What was so impressive about Svechnikov at the start of the season was that as he started getting scrutiny from fans and media, he remained largely positive. After a six-game road trip, Svechnikov returned to Carolina and faced the music of a group of reporters on the morning of a game against, you guessed it, Vegas. He didn’t whine about his role. He didn’t complain about Brind’Amour’s early-season tough love. He made clear he wasn’t about to march into Tulsky’s office and say it was time to move on.

He simply said he wasn’t good enough and he needed to find his game. But he was not frustrated by his role. He was positive.

“If you see me break a stick, then there is frustration,” Svechnikov kidded at the time. “You stay positive. If you go negative, then it’s going to get worse and worse. So I try to stay positive. It’s fine. Maybe for some (on the outside) it’s a bigger deal. I’m on the fourth line, but for me, it’s not that big of a deal. I’ve been there — maybe not in the start of the year, but I’ve been there many times, so it’s fine, totally fine.”

Later that night, Svechnikov scored his first goal of the season and had four shots on goal. He scored the next game, and three games after that, and the next game after that. He finished the regular season with a career-high 31 goals and 70 points.

“He’s an incredibly professional athlete, who from his conditioning to his handling of the media to his handling of game situations, he is extremely mature,” Tulsky said Thursday night. “He plays with an edge and a lot of emotion, but he still manages to keep his mindset in the right place and make sure that he’s pushing the team forward whenever he can.”

Svechnikov said after Thursday’s game that those first 10 games of the season were tough.

But he was proudest of the fact, “I tried to always fight through it, and it doesn’t matter what’s happening (on the outside). And I always try to stay positive, and that’s what kind of happened, and I think I had my best season of my career, and right now as a team we got the best playoffs so far.”

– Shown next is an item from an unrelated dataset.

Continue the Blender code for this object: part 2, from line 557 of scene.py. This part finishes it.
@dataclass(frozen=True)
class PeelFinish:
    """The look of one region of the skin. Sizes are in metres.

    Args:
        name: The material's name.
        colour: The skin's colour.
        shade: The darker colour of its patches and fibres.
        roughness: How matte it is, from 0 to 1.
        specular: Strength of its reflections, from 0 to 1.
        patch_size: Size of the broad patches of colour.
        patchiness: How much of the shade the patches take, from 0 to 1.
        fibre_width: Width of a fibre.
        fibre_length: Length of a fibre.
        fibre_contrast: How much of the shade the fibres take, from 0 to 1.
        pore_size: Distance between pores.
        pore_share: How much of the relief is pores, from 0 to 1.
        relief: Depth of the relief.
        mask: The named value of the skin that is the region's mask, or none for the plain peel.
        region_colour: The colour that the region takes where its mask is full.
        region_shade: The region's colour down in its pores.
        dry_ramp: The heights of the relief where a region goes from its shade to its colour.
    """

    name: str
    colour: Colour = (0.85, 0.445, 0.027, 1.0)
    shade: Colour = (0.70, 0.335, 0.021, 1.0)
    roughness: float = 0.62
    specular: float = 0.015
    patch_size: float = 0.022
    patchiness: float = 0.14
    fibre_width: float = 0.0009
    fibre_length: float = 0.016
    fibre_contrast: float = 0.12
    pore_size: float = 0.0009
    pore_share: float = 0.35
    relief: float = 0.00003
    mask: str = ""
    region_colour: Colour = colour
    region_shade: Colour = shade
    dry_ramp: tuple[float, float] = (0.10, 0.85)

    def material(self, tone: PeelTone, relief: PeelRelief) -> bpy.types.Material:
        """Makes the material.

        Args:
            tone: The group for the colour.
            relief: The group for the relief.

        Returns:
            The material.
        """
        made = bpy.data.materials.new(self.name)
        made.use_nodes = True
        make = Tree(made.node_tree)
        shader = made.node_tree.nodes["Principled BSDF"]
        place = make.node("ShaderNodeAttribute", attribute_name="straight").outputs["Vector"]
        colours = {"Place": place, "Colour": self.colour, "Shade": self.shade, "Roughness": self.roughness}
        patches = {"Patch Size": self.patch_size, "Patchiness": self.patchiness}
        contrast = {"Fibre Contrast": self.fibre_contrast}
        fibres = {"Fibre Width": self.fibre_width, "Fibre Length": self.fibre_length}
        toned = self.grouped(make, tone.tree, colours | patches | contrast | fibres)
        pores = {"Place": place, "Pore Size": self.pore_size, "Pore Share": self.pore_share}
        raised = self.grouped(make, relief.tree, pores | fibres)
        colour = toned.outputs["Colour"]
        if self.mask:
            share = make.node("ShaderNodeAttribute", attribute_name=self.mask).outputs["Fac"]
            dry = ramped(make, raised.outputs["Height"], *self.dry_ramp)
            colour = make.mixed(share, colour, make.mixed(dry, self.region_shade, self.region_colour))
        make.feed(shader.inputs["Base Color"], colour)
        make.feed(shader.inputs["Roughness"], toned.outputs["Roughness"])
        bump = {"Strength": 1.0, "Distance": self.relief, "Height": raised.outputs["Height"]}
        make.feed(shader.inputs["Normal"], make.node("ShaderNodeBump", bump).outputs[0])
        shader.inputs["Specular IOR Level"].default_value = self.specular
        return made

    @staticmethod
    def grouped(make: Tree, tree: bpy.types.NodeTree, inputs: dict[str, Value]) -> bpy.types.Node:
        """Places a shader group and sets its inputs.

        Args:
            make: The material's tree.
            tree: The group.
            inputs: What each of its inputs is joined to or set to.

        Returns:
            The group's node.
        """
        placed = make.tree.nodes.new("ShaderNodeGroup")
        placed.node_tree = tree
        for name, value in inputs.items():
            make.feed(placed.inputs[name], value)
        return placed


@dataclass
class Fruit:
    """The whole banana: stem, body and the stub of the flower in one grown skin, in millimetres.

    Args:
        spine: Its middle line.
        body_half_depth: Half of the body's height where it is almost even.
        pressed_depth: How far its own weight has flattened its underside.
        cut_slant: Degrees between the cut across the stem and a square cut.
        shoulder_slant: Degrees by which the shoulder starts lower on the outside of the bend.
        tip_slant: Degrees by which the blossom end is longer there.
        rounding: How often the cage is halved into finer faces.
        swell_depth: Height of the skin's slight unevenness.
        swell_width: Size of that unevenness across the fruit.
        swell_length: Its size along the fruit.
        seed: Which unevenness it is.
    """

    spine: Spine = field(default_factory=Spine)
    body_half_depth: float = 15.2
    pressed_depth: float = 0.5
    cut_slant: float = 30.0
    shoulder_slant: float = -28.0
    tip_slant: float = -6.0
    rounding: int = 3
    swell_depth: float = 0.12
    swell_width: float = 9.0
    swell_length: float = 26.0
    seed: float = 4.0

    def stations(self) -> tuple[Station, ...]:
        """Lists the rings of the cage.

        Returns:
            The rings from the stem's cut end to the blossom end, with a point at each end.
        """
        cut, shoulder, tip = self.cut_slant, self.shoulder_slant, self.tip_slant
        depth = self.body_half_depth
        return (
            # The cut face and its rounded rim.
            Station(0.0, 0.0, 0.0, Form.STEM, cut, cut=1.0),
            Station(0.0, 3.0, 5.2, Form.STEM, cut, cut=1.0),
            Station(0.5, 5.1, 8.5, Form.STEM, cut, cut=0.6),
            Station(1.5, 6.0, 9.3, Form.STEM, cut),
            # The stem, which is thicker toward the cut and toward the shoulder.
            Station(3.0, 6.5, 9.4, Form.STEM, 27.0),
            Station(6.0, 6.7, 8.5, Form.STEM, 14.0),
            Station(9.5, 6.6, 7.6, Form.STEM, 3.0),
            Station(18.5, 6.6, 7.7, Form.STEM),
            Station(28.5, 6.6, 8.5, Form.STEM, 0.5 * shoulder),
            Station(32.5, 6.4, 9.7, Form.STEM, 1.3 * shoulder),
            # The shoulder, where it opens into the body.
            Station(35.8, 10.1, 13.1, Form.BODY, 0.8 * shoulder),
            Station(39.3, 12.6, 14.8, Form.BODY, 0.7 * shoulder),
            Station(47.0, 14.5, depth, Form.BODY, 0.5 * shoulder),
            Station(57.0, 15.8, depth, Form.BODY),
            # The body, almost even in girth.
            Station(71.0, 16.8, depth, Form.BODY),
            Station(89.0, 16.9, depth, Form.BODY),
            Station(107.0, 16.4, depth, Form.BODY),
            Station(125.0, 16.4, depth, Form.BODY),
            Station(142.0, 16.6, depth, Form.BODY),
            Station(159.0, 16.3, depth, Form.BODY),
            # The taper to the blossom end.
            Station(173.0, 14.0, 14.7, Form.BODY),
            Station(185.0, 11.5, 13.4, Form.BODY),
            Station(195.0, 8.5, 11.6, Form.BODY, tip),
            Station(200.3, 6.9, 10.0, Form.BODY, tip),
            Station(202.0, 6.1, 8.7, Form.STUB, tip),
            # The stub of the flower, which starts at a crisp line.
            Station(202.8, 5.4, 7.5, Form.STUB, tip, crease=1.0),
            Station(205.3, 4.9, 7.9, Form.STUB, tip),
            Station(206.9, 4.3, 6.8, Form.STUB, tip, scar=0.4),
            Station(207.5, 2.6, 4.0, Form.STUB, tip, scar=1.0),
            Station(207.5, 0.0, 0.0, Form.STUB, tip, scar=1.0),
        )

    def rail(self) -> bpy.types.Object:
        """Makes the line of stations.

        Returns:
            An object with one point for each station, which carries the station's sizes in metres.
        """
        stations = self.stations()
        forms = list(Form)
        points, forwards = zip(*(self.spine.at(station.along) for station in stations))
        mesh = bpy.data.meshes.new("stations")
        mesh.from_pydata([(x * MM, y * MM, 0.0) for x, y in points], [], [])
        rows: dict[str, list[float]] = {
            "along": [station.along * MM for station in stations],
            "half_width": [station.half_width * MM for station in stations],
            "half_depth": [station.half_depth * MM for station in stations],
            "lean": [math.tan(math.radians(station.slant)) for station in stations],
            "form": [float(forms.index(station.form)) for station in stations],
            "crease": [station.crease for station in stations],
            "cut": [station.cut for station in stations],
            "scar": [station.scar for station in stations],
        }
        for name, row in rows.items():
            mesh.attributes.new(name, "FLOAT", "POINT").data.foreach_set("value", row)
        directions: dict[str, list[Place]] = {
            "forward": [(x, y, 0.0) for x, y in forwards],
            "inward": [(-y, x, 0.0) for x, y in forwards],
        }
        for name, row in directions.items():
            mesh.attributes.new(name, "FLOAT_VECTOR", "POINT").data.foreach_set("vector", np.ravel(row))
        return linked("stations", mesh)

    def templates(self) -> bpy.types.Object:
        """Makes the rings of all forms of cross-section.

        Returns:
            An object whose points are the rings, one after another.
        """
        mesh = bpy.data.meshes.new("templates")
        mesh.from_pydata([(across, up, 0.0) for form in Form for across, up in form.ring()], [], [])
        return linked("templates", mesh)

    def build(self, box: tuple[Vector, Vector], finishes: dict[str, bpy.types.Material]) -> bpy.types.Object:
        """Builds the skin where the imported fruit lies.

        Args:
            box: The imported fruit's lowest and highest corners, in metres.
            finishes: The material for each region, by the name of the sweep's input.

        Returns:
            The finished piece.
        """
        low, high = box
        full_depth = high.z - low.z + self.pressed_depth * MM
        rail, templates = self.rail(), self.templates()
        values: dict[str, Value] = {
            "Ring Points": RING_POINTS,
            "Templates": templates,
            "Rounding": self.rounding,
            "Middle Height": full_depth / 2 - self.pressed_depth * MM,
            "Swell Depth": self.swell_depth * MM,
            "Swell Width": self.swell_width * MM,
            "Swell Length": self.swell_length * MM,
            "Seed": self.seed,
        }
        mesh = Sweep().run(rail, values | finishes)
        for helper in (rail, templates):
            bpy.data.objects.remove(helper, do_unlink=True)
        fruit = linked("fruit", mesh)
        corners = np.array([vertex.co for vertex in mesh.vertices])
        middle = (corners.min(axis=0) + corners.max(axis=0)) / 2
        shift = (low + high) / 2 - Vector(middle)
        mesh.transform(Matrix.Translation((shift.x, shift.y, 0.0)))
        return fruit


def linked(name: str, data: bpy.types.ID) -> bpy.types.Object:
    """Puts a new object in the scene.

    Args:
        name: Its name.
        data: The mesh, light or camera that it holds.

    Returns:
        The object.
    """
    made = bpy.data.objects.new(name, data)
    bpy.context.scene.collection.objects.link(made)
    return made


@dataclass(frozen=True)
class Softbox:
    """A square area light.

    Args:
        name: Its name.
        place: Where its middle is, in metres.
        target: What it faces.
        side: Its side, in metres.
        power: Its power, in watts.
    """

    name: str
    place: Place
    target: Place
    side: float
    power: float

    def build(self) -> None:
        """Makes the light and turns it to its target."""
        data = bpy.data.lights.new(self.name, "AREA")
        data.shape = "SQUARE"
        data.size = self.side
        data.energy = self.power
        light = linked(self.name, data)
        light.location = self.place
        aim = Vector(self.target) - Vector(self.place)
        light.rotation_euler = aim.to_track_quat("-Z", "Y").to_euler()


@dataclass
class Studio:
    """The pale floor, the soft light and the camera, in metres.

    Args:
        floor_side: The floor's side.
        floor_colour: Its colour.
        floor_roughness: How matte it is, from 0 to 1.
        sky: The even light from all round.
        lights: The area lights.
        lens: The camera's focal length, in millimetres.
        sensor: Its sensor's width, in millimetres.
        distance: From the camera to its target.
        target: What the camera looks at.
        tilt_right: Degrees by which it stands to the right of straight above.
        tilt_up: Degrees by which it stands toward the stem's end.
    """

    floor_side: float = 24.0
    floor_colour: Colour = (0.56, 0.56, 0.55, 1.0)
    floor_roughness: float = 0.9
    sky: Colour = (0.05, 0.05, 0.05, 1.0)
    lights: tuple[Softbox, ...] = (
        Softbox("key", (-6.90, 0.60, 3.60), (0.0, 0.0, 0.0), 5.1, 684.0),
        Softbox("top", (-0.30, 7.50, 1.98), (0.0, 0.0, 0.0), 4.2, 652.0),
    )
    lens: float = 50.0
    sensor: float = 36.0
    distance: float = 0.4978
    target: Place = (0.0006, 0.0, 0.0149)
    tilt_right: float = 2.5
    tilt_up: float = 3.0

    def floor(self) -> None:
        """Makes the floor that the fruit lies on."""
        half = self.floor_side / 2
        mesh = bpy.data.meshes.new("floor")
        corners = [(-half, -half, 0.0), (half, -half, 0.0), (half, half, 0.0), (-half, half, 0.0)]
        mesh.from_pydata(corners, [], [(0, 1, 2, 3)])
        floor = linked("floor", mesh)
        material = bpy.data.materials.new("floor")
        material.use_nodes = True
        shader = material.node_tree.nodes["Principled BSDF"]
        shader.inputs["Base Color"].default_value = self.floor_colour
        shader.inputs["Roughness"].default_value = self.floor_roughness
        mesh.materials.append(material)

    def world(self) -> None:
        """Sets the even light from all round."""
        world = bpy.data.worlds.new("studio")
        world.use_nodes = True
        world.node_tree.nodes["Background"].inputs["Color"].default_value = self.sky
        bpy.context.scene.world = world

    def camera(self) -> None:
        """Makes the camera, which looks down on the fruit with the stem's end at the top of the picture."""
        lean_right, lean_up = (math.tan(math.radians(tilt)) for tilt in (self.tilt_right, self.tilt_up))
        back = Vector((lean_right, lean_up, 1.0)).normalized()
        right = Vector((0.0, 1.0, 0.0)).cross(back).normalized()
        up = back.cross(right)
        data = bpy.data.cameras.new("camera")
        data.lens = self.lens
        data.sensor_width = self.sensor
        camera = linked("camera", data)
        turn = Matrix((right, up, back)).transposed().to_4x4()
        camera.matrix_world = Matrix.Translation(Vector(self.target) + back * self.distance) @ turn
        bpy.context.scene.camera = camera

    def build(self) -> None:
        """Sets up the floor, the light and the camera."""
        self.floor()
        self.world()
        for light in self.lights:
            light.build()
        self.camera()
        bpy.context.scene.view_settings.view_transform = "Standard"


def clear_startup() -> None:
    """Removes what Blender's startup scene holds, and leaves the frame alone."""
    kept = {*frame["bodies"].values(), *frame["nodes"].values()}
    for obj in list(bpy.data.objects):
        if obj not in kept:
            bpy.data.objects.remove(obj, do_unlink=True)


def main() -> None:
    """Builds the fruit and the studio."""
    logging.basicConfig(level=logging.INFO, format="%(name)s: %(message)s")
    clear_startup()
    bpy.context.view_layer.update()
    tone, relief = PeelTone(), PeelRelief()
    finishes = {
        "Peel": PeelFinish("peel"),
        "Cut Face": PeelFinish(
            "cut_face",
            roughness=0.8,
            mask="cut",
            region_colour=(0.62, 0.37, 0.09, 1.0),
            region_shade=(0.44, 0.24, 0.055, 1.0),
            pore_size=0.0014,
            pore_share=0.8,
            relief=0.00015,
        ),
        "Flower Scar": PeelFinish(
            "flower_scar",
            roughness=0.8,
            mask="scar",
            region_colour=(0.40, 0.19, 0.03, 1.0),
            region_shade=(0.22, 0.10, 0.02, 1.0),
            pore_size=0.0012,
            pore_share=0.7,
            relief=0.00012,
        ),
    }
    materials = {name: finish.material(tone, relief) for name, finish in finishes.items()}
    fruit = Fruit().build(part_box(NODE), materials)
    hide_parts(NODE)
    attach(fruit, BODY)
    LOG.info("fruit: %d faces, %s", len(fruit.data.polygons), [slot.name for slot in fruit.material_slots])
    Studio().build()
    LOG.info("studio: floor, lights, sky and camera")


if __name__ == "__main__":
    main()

Svechnikov already has 84 playoff games under his belt, and that’s with missing the 2023 playoffs with a torn ACL. Last year, during Carolina’s run to the conference final, he scored eight goals and 12 points in 15 games. But this postseason, he’s been a little quiet, entering Thursday’s game with four goals.

“He got it going (in the regular season), and in the playoffs here tonight, I hope this kick-starts him because we need him scoring goals like he did tonight,” Brind’Amour said.

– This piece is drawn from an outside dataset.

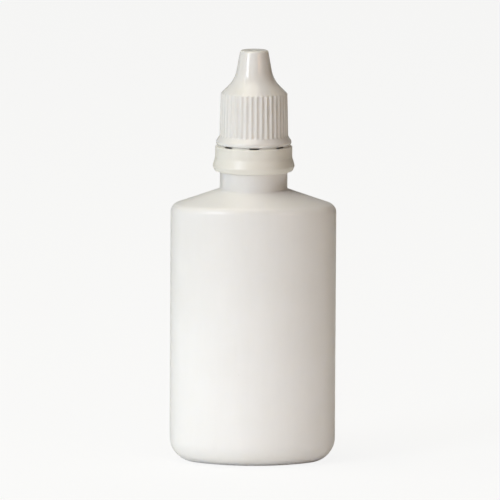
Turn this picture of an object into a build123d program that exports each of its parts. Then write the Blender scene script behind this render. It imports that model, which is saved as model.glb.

Nikolaj Ehlers assisted on two of Svechnikov’s goals, the second one being a back-door slam dunk where Svechnikov said he knew Ehlers would find him.

“To be honest, you know what kind of passes Fly can make, but I just worked kind of back door and I knew he was going to make that pass because he just sees everything on the ice, and I just kind of had to stick out my stick there and he’s going to hit it and he did,” Svechnikov said.

But Svechnikov’s reaction showed how much he was waiting for this breakout, and in such a huge game.

“He’s the hardest worker of this group, he wants it more than anything, and he continues to try to make himself better and find ways to contribute,” said captain Jordan Staal, who has six goals in five games this series. “There’s ups and downs in everyone’s careers, and it was a slow start for him, but he continued to build his game this year, and tonight was a big one for us.”

At his best, the 26-year-old Svechnikov is one of the most physically gifted forwards in hockey, capable of taking over a game almost by himself. At his worst, he can disappear for stretches that leave everyone wondering where Carolina’s most dangerous winger went.

But on Thursday night, with Carolina unwilling to return to Vegas with a 3-2 series deficit, Svechnikov delivered the first multi-power-play-goal game of his postseason career and the second by a Hurricanes player in a Stanley Cup Final, joining Eric Staal in the 2006 final.

Every shift seemed to carry purpose. Every puck battle mattered. Every touch felt dangerous.

For one night at least, Svechnikov authored the kind of June performance Carolina has been waiting for and one Tulsky almost expected way back in October.

“This is the biggest thing in my life, personally, but thank God we won that game and obviously our focus right now … in our mind, we’ve got one more win to do here and we’re all focused for the next game,” Svechnikov said.